For example, Galileo’s system of 27 operational satellites, and three active spares in case of failure, will orbit at 56 degrees latitude in three circular medium earth orbits at 23,616 kilometers from Earth. This placement will provide coverage as high as 75 degrees latitude, allowing Galileo’s navigational signals to reach beyond the North Cape in Norway, considered the northernmost extremity in continental Europe.

Dardelet also stressed that for the end user, future global positioning receivers will receive signals from both GPS and Galileo.

The use of both systems will provide great advantages. More global positioning satellites means more chances to get precise information directly and movement away from the sort of enhancement system the EU is currently implementing to better GPS and GLONASS signals in Europe.

The EU is currently deploying a system called the European Geostationary Navigation Overlay Service, or EGNOS, which is the governmental body’s first venture into satellite navigation. A sort of precursor to Galileo, the system will remain an integral part of Galileo once the more advanced global satellite system is up and running, providing a solid base for deploying Galileo’s ground segment around the world.

Designed essentially to amplify and work as a check on United States and Russian military satellite systems, EGNOS consists of three geostationary satellites and a broad network of ground stations that transmit a signal verifying the accuracy of positioning signals from the two existing global satellite positioning systems.

A joint project of the ESA, EC and Eurocontrol, the European organization for air safety and navigation, EGNOS is designed to allow European users to determine their position to within 5 meters compared with the current 20-meter limit and aims to increase reliability for critical applications such as maritime or aircraft navigation.

“We are at the beginning of EGNOS as much as we are at the beginning of Galileo,” Dardelet said.

EGNOS’s signal, already deployed, will be fully available by the middle of 2006. According to Marchlewski, existing test signals have so far been accurate to 1 meter horizontal and 1.3 meters vertical.

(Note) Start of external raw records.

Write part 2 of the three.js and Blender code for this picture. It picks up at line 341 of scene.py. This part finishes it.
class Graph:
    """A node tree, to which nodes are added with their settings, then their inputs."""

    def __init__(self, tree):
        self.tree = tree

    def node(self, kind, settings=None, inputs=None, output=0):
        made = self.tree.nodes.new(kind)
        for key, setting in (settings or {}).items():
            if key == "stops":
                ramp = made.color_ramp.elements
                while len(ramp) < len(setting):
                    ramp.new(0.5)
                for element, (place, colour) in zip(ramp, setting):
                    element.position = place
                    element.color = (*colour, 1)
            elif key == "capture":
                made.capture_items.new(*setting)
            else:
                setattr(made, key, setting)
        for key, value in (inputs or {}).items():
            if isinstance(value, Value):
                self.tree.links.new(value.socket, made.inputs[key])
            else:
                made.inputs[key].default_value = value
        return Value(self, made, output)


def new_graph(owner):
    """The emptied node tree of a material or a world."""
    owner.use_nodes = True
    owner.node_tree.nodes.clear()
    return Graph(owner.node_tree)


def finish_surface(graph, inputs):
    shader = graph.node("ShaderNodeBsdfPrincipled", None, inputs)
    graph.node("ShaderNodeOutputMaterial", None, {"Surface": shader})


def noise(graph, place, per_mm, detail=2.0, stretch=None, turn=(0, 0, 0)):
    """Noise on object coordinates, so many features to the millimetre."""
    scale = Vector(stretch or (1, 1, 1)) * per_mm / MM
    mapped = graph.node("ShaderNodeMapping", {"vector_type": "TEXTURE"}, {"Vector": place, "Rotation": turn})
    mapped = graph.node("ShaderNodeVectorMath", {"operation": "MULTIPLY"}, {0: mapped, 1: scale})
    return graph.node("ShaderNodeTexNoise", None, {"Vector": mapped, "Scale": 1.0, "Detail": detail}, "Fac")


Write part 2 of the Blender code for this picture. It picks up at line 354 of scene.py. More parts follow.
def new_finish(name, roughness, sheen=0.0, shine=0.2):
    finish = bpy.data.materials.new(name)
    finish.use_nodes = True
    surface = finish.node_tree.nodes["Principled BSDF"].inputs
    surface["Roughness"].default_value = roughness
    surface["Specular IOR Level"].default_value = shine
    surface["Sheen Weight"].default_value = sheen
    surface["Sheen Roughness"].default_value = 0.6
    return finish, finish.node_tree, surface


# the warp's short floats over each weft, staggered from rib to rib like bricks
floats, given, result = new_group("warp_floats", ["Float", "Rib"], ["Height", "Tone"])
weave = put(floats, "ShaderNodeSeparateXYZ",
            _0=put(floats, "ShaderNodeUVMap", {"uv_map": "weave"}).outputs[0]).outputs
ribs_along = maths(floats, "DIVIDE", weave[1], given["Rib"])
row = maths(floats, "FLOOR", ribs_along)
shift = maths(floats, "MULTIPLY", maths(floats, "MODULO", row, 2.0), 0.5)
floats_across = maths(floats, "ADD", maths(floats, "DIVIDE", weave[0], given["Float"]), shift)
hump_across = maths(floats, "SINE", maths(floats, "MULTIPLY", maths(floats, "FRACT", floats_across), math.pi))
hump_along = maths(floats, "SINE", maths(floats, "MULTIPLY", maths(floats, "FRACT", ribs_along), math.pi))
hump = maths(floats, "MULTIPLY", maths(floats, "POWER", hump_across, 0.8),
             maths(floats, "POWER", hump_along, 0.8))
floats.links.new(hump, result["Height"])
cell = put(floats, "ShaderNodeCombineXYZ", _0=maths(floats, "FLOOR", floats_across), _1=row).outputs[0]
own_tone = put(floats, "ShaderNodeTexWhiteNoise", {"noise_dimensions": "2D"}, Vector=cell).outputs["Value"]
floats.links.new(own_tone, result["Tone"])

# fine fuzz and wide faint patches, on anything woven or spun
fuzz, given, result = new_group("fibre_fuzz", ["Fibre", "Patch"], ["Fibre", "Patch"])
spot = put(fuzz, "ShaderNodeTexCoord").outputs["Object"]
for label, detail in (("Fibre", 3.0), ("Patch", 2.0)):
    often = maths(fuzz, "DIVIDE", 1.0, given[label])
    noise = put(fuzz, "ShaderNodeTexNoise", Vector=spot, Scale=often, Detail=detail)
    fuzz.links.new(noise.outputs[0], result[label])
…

Dardelet noted that in urban areas today, the viability of a satellite-based signal is 50 percent, an important statistic when you take into account that 70 percent of road traffic in Europe is urban traffic.

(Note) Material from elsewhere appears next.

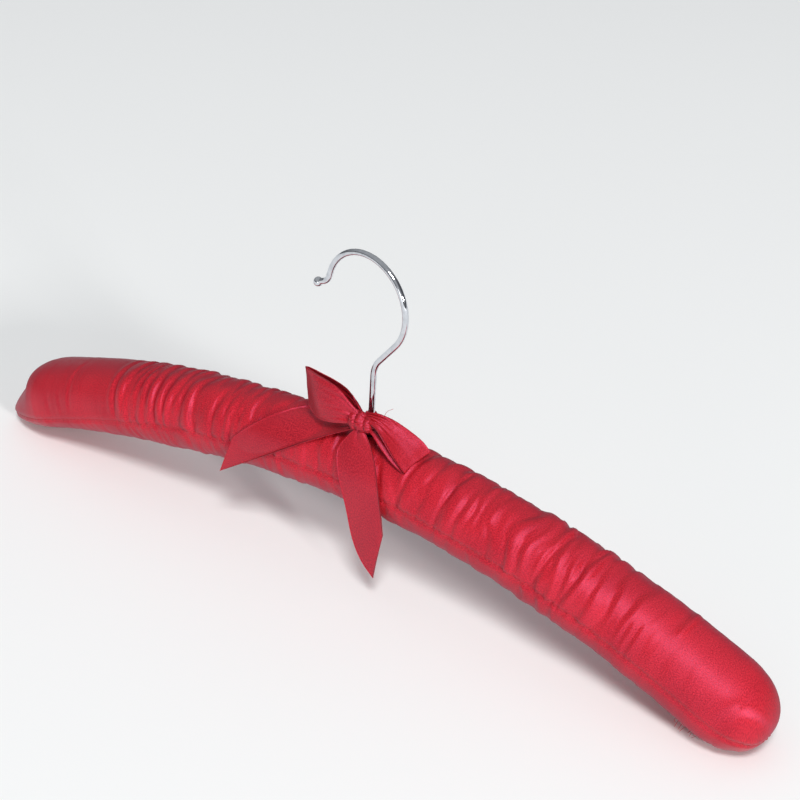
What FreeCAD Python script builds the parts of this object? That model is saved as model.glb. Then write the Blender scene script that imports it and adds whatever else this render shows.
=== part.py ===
import FreeCAD, Part
import math
import os
import Sketcher

# Padded clothes hanger. A curved wooden core is wrapped in two halves of padding and two gathered satin
# sleeves, and carries a wire hook that swivels in a bush. A ribbon bow is tied at the foot of the hook.
#
# Frame: the origin lies on the swivel axis, at the inside of the hook's loop, where a rail bears on it
# with the arms level. +Z is up along the swivel axis, +X runs along the arms and -Y faces the bow.
# Pieces of the arms are drawn about the crown, the middle of the arms' centreline, and then lowered.

V = FreeCAD.Vector
THREAD_GAP = 0.02  # the sewn lines lie this far off the sleeve's smooth surface

SIZES = [
    # arms: the centreline is one circular arc through the crown and both ends
    ("arm_span", 400.0, "centreline's width from end to end"),
    ("arm_drop", 44.45, "fall of the centreline from crown to end"),
    ("crown_height", 34.1, "height of the padded section at the crown"),
    ("crown_thickness", 32.0, "thickness of the padded section at the crown"),
    ("end_height", 36.8, "height of the padded section near an end"),
    ("end_thickness", 39.0, "thickness of the padded section near an end"),
    ("end_length", 27.4, "length of the rounded end"),
    ("section_power", 2.3, "superellipse power of the section"),
    ("end_power", 2.4, "superellipse power of the rounded end"),
    # wooden core
    ("core_height", 20.0, "height of the wooden bar"),
    ("core_thickness", 14.0, "thickness of the wooden bar"),
    ("core_setback", 12.0, "wooden bar's end short of the padded end"),
    ("core_fillet", 2.0, "rounding of the bar's long edges"),
    ("recess_radius", 4.4, "recess under the bar for washer and head"),
    ("recess_depth", 4.6, "depth of that recess"),
    # hook
    ("wire_diameter", 2.8, "hook wire"),
    ("loop_radius", 22.2, "hook loop, wire centreline"),
    ("loop_offset", 6.1, "loop centre from the swivel axis, towards the ball"),
    ("loop_rise", 79.5, "loop centre above the crown centreline"),
    ("neck_slope", 52.0, "slope of the straight run from shank to loop, degrees"),
    ("neck_radius", 13.0, "bend from shank to straight run"),
    ("mouth_angle", 169.0, "where the loop ends, degrees round its centre"),
    ("flick_radius", 6.0, "outward bend before the ball"),
    ("flick_slope", 27.0, "downward slope of the wire at the ball, degrees"),
    ("tip_length", 3.8, "straight wire from the outward bend to the ball's centre"),
    ("ball_diameter", 4.3, "ball that ends the wire"),
    ("head_diameter", 5.2, "upset head that carries the core"),
    ("head_thickness", 1.7, "thickness of that head"),
    ("hook_turn", -8.0, "hook turned about its shank at rest, degrees"),
    # bush and washer
    ("bush_wall", 0.9, "wall of the bush"),
    ("washer_diameter", 8.0, "washer outside"),
    ("washer_thickness", 1.2, "washer thickness"),
    # padding, sleeves and sewing
    ("sleeve_wall", 1.0, "gathered satin sleeve"),
    ("thread_width", 0.6, "sewn line"),
    ("thread_height", 0.4, "sewn line, proud of the sleeve"),
    ("seam_drop", 1.0, "front seam below the centreline"),
    ("hook_hole_radius", 2.2, "hole through padding and sleeves for the shank"),
    # ribbon
    ("ribbon_width", 20.0, "ribbon"),
    ("ribbon_pile", 1.2, "thickness allowed for one ribbon with its folds"),
    ("tie_height", 12.0, "gathered turn of ribbon round the shank"),
    ("tie_wall", 2.0, "thickness of that turn"),
    ("knot_width", 14.0, "knot, along the arms"),
    ("knot_depth", 6.4, "knot, front to back"),
    ("knot_height", 9.0, "knot, bottom to top"),
    ("knot_rise", 10.0, "knot's centre above the sleeve at the crown"),
    ("loop_gather", 6.0, "height of a bow loop where it leaves the knot"),
    ("left_loop_length", 24.0, "left bow loop, from the knot out"),
    ("left_loop_depth", 8.0, "left bow loop, front to back"),
    ("left_loop_lift", 8.0, "upward slope of the left bow loop, degrees"),
    ("right_loop_length", 22.0, "right bow loop, from the knot out"),
    ("right_loop_depth", 6.0, "right bow loop, through its thickness"),
    ("right_loop_droop", 17.0, "downward slope of the right bow loop, degrees"),
    ("right_loop_roll", 66.0, "right bow loop laid over towards the arm, degrees"),
    ("left_tail_reach", 58.3, "upper corner of the left tail from the swivel axis"),
    ("left_tail_fall", 11.7, "that corner below the crown's top"),
    ("left_tail_point", 11.5, "how far its lower corner runs beyond the upper one"),
    ("left_tail_drop", 37.0, "its lower corner below the crown's top"),
    ("tail_gather", 7.0, "width of the centre tail where it leaves the knot"),
    ("centre_tail_shift", 3.5, "centre tail's middle beside the swivel axis at the crown's top"),
    ("centre_tail_length", 60.4, "centre tail from the crown's top to its point"),
    ("centre_tail_point", 23.0, "how far its point runs beyond its right corner"),
    ("centre_tail_curl", 15.0, "how far its point runs beyond its left corner"),
    ("centre_tail_lean", 15.0, "sideways lean of the centre tail, degrees"),
    # clearances
    ("running_clearance", 0.05, "shank in bush, radial"),
    ("soft_clearance", 0.3, "between soft pieces and what they lie on"),
    ("fit_clearance", 0.1, "between hard pieces that may turn or slide in"),
]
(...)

“This ratio, already thanks to EGNOS, goes from 50 percent to nearly 70 percent and with Galileo it will reach 97 percent,” he explained.

Among the services Galileo is expected to offer are a free open service, a separate guaranteed commercial service, a searchand- rescue service that allows for push-ofbutton alerts to emergency personnel, and a publicly-regulated service for fire, police and other public protection services.

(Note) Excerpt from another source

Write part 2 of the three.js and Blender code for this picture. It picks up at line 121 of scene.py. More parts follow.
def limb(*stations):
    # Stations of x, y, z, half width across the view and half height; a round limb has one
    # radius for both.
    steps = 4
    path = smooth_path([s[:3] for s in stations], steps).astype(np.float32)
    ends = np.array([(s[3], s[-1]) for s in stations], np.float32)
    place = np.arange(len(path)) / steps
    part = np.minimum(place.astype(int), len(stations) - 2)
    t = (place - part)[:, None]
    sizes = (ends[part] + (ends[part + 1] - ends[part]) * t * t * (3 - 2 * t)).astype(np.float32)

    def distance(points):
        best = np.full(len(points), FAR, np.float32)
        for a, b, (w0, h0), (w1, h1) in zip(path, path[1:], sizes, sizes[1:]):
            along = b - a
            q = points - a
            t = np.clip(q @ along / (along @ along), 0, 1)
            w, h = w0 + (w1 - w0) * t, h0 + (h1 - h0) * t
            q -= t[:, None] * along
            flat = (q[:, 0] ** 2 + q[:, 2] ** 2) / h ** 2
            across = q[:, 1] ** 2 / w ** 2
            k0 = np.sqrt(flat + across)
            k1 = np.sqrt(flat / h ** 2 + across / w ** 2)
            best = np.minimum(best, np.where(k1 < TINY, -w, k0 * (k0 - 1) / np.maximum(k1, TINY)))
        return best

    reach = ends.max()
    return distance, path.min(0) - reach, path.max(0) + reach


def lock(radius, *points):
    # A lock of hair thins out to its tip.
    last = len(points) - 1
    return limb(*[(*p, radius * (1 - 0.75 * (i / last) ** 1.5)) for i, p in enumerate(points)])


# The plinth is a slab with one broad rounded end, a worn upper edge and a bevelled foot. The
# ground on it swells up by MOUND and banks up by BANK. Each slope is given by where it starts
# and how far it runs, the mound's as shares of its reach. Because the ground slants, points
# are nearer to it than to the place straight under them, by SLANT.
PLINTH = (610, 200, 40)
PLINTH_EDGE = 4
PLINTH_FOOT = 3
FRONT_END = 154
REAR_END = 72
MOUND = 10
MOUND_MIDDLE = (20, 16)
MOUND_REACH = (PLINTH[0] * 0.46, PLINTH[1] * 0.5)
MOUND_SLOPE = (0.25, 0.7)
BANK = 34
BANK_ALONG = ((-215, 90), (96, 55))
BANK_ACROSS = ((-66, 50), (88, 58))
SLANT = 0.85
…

The system is also expected to be incorporated into European military needs. Given that Galileo is designed to work with GPS, it appears unlikely the system will replace existing warfighting systems outright, at least in the short term. Military satellite navigation technology is likely to follow the same path as its civilian counterpart and take advantage of the precision two complementary satellite navigation signals could provide.

Nevertheless, civilian use is obviously the paramount concern of the EU. In all, 10 Galileo frequencies will be made available for public use, allowing for frequency diversity unattainable with the two public frequencies provided under GPS.

Such diversity will allow for a multitude of public and private sector uses as envisioned by the EU, including anti-collision systems, traffic management and better realtime updates of the movement of goods and travelers.

“If we want to meet all these mass markets and address market need, there was really a need to address diversity,” said Dardelet.

There is also the issue of GPS’s precision. Although GPS was designed to purposely distort civilian user positions by anywhere from around 15 to 20 meters, Galileo will contain no such scrambling and will be accurate to within around 4 meters.

Beyond the technical aspects, there is clearly a degree of European pride driving the development of Galileo.

“There is the magic word of independence and sovereignty,” said Dardelet. “Europe willing to rely on its own infrastructures for its economic needs.”

The United States and European Union reached an agreement last year on signal interference, security and other issues related to the two systems working side-by-side, but the Pentagon raised initial significant barriers, including concerns about the safety of having such an accurate system readily available to the public.

In a February 2004 statement to the U.S. House of Representatives Armed Services Committee, the U.S. Joint Chiefs said Galileo put U.S. military enhancements to GPS “at risk”—a likely reference to the scrambling technology along with potential for frequency interference between the systems.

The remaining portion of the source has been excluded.